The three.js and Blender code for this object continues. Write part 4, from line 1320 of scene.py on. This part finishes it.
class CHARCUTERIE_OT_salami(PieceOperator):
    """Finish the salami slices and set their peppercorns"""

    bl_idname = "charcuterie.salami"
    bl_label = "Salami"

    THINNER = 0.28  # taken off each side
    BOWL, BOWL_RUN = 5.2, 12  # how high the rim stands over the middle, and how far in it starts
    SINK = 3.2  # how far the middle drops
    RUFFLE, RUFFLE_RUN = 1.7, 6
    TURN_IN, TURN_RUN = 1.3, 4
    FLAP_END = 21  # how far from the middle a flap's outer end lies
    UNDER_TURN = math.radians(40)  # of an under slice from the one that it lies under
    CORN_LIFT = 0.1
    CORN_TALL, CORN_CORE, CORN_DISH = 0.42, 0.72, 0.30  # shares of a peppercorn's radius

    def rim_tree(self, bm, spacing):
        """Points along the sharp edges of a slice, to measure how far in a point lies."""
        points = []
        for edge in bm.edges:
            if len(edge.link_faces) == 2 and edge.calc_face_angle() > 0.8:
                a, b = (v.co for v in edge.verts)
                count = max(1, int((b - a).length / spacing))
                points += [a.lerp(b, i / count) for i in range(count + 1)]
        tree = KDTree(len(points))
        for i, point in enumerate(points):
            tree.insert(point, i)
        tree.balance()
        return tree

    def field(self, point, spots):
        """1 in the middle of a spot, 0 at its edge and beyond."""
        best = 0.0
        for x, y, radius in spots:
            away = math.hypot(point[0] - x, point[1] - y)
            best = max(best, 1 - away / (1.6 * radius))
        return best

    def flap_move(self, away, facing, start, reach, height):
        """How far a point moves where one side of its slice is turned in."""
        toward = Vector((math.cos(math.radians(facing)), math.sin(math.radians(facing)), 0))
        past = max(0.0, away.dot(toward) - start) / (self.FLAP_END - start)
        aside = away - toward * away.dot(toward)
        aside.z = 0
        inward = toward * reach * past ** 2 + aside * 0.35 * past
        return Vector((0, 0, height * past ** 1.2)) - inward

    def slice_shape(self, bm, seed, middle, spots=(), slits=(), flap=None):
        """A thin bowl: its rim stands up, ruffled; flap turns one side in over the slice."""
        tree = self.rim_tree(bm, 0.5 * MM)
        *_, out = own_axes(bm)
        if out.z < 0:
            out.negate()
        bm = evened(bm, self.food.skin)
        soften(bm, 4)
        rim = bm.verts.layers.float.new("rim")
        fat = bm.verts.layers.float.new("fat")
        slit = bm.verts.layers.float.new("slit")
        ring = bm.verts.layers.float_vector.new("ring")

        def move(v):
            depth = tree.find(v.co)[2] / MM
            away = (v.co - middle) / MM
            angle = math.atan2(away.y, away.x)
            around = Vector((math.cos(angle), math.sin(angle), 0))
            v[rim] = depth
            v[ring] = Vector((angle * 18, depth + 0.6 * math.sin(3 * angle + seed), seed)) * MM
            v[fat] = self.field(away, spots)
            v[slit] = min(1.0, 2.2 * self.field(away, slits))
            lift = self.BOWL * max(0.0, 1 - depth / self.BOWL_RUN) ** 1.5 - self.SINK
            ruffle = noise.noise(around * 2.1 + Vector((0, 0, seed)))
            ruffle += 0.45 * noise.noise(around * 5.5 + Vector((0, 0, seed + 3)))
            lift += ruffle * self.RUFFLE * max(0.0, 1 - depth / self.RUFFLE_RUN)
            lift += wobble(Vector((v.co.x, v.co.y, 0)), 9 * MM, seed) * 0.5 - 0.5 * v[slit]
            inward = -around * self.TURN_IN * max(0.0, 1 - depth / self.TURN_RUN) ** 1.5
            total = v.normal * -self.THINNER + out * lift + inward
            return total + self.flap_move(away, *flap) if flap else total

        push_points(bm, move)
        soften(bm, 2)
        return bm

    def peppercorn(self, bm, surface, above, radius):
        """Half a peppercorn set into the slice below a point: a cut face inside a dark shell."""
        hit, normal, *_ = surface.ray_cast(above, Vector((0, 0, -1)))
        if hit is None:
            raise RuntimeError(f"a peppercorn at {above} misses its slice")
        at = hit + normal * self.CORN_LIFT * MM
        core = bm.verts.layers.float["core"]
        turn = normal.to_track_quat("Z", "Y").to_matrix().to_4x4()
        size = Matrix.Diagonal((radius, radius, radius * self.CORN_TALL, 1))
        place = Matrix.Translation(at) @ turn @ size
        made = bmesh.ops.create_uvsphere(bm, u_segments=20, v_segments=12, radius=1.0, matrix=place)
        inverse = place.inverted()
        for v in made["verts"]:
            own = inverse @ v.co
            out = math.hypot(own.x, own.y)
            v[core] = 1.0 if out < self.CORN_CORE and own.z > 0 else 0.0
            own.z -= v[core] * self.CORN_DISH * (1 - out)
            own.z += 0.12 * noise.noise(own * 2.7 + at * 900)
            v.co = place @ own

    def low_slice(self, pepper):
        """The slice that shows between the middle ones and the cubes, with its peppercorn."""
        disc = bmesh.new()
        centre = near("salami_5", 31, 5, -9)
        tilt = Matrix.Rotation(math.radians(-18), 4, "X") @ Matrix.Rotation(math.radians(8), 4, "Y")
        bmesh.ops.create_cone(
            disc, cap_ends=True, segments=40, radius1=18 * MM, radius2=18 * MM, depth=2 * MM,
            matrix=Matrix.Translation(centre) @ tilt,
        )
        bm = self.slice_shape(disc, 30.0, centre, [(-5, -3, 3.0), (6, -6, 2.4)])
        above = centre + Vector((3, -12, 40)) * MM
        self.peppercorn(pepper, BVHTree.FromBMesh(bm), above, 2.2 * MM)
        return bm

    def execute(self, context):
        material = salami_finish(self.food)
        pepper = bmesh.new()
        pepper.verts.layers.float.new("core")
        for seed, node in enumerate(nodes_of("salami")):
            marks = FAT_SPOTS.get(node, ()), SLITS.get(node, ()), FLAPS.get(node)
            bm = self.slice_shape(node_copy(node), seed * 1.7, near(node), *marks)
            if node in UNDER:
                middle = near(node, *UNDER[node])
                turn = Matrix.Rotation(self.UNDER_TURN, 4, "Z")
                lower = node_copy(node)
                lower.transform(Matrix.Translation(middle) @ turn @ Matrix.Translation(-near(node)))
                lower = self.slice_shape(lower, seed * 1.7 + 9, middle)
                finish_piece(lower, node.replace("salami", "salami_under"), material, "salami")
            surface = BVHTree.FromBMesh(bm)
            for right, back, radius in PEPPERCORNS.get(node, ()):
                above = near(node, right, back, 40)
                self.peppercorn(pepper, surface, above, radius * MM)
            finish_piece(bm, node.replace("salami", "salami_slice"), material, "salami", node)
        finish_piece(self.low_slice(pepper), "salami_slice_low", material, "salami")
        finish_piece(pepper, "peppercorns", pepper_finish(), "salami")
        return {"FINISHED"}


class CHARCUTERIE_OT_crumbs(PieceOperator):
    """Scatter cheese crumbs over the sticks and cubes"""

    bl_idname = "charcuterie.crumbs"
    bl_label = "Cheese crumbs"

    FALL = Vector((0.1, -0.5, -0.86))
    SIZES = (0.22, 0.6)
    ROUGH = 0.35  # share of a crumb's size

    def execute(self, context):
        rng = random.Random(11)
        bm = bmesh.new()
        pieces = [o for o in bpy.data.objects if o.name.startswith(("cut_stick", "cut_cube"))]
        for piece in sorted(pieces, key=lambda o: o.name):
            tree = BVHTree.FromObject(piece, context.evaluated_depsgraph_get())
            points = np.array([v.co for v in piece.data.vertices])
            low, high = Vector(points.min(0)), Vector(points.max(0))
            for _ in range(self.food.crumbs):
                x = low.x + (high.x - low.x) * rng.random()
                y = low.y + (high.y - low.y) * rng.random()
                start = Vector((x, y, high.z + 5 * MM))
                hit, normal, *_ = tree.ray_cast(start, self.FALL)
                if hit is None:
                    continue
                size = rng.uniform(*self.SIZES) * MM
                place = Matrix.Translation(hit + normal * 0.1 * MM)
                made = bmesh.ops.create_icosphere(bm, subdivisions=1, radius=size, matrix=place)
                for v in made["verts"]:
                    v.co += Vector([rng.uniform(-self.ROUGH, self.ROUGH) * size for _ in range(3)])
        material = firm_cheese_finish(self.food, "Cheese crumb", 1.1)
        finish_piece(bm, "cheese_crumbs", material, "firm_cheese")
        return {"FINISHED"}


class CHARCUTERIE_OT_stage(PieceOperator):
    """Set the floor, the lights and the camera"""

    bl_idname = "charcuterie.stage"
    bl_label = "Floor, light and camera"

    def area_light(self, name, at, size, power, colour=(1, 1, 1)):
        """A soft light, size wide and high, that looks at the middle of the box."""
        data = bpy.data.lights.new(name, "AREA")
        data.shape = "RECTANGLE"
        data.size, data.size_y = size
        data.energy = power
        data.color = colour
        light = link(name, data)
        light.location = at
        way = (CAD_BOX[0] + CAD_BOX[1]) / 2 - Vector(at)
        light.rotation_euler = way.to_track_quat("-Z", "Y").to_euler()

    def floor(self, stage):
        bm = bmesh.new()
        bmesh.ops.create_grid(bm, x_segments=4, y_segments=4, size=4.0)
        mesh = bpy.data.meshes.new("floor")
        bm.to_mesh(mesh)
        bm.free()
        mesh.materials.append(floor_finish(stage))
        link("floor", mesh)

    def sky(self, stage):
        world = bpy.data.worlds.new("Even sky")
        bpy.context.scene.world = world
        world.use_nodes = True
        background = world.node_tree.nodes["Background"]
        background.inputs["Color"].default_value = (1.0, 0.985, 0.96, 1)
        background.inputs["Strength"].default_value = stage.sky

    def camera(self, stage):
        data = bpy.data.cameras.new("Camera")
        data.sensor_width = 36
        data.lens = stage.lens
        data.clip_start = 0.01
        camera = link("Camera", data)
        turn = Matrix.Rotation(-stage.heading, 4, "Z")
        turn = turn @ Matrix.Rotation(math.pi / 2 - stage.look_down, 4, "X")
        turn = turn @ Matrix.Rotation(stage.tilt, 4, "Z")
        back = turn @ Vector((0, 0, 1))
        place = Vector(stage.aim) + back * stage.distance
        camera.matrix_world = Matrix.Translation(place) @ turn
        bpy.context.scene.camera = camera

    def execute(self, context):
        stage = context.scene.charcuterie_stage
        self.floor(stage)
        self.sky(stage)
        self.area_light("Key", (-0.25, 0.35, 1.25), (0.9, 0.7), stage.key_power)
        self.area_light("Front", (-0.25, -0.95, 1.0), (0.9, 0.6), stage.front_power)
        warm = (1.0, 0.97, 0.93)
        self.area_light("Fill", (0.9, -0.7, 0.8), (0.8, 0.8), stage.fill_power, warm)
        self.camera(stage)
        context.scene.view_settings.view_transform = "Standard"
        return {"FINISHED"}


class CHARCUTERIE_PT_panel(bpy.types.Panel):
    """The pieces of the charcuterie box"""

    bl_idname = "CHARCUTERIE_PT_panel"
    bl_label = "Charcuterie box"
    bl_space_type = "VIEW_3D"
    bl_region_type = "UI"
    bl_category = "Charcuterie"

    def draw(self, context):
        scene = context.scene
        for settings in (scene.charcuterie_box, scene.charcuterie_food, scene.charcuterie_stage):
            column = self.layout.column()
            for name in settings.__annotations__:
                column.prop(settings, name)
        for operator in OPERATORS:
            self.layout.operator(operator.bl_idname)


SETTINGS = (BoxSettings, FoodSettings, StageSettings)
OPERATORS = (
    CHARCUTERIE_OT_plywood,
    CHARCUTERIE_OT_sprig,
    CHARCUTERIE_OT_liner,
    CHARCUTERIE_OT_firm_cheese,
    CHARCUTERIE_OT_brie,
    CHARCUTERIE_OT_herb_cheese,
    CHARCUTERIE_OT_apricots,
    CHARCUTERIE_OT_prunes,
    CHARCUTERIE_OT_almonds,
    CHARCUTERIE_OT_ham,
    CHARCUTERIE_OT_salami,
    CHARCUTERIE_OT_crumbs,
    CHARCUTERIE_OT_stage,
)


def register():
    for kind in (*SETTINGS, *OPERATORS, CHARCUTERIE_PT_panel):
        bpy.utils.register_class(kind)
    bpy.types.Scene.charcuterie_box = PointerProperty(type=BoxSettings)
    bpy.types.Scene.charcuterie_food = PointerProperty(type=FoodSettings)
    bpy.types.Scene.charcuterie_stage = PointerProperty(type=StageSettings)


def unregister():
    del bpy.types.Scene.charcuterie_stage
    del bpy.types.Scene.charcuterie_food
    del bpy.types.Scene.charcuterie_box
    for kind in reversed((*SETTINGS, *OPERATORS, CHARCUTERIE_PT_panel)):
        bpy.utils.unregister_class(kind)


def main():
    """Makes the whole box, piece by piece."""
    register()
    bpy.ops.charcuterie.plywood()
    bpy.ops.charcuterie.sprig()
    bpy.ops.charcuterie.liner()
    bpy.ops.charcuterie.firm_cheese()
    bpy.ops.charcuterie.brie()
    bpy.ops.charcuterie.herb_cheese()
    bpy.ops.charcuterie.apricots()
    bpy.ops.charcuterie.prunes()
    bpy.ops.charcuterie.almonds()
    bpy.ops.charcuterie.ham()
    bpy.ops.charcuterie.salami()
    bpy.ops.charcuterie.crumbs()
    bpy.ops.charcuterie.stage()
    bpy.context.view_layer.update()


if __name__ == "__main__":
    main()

...

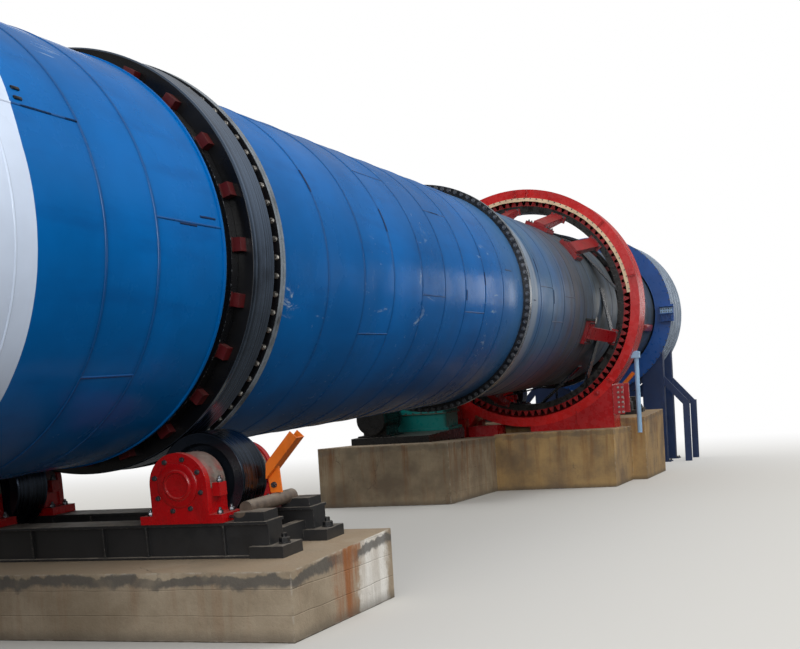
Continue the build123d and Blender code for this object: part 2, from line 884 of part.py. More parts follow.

= WHAT YOU WILL DO =
Starting at the line that holds "The three.js and", copy each line exactly and stop after the line that holds "CORN_TALL, CORN_CORE, CORN_DISH".

= TASK RESULT =
The three.js and Blender code for this object continues. Write part 4, from line 1320 of scene.py on. This part finishes it.
class CHARCUTERIE_OT_salami(PieceOperator):
    """Finish the salami slices and set their peppercorns"""

    bl_idname = "charcuterie.salami"
    bl_label = "Salami"

    THINNER = 0.28  # taken off each side
    BOWL, BOWL_RUN = 5.2, 12  # how high the rim stands over the middle, and how far in it starts
    SINK = 3.2  # how far the middle drops
    RUFFLE, RUFFLE_RUN = 1.7, 6
    TURN_IN, TURN_RUN = 1.3, 4
    FLAP_END = 21  # how far from the middle a flap's outer end lies
    UNDER_TURN = math.radians(40)  # of an under slice from the one that it lies under
    CORN_LIFT = 0.1
    CORN_TALL, CORN_CORE, CORN_DISH = 0.42, 0.72, 0.30  # shares of a peppercorn's radius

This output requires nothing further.